What poetic works of yours did you read and why did you choose those pieces for this festival?

I read two poems of modest length. The first, called “Visiting the Somme,” was about the battle during WWI and contained a reference to Gallipoli, a battle that still produces great poignancy among Australians. The second, called “Summoning Dolphins,” is an epithalamion, that is, a wedding poem, for my daughter and her Australian husband, and the poem contains many references to Australia.

While in Australia, you also gave a talk at the John M. Coetzee Centre for Creative Practice. Could you tell us a little bit about the subject of translation and originality on which you spoke?

The précis for the talk was this: Ever since the idea of originality in poetic composition underwent a sea-change in the middle of the 18th century, the way we evaluate translation has borne the burden of that change, with confusing results. Originally, the term “originality” meant exactly the opposite of what it now means. Instead of meaning “the absence of ancestral origins” it meant “having an origin,” being grounded in the authority of the past, in tradition. This radical transformation of originality — this “translation” of the term — is one of the great shifts of aesthetic value in the history of human creativity.

But translations, of course, are always belated; they always come after an original. Of course translations know their origins. As Walter Benjamin bluntly put it, “A translation comes later than the original[s]” and not “at the time of their origin.” What chance does a translation have of attaining value when what is most valorized is originality?

How we assess the value of poetic translations is the subject of this talk. Ironically, the one time we use the word “original” in its original sense is when we are speaking of translations. And yet there is some sense in which translations are original, in both senses. If a translation is by definition belated, each new translation is . . . well, new. Assessments of the value of poetic translations, however, often criticize them for failing to be “original” in one sense because they are either overly or insufficiently “original” in the other sense.

As part of Adelaide Writer’s Week, you hosted an interview with esteemed and prolific Australian poet, publisher and editor John Tranter. What sorts of subjects did you discuss? As a fellow poet, is there anything you found particularly enlightening in the interview?

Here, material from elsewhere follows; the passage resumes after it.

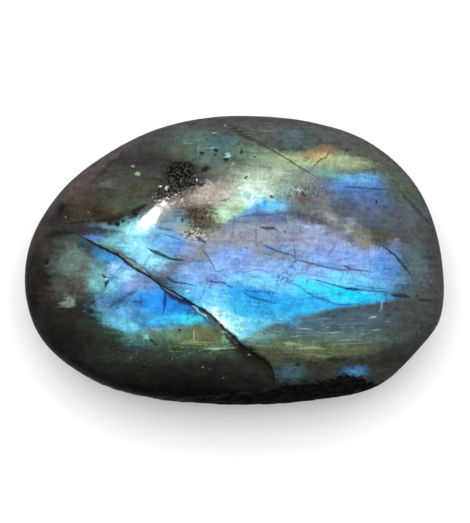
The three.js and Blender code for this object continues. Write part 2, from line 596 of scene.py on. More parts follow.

I was curious why, with the substantial body of work that he already has, he decided to pursue (successfully, as it turns out) a Ph.D. in creative writing! We also talked at length about the way he takes already extant poems by writers from earlier epochs and recasts them into his own “versions.” It’s not translation or adaptation or even imitation but a form of counter-creativity. I read some of the original poems and then he read his versions so that the audience of some 100 people, a tribute to Tranter’s importance and popularity, could hear exactly how he reshapes the originals into his own creations.

What can you tell us about further interaction between the University of Adelaide and The University of Texas at Austin?

This summer one of our graduate students in creative writing will spend a week in Adelaide acting as a mentor to their students who are moving from a bachelor’s program to a doctoral one. We are hoping in the near future for collaborations with the music composition graduate programs in both universities. The journal, Texas Studies in Literature and Language (TSLL), which I edit, will be publishing essays from an international conference that Adelaide will be hosting in 2014 on John Coetzee’s work. Coetzee, a UT Ph.D. and Nobel Laureate and resident of Adelaide, has placed his archive in the Harry Ransom Center, and there may be a chance to do an exhibition sometime in the future, one that might travel to Australia.

What projects are you currently working on? Any subjects or themes you are particularly interested in addressing in future poetry or scholarship?

I have a new book of poems coming out later this year, my fourth, and I’m working on a new one as well. Plus, I’ve become the writing of what may be a critical book on what I’m calling “Kinship Poetics.”

Kurt Heinzelman has authored three poetry collections: “The Halfway Tree” and “Black Butterflies,” both of which were finalists for the Natalie Ornish Poetry Award of the Texas Institute of Letters, and most recently, “The Names They Found There,” which was named one of the best poetry books of the year by Poetry International.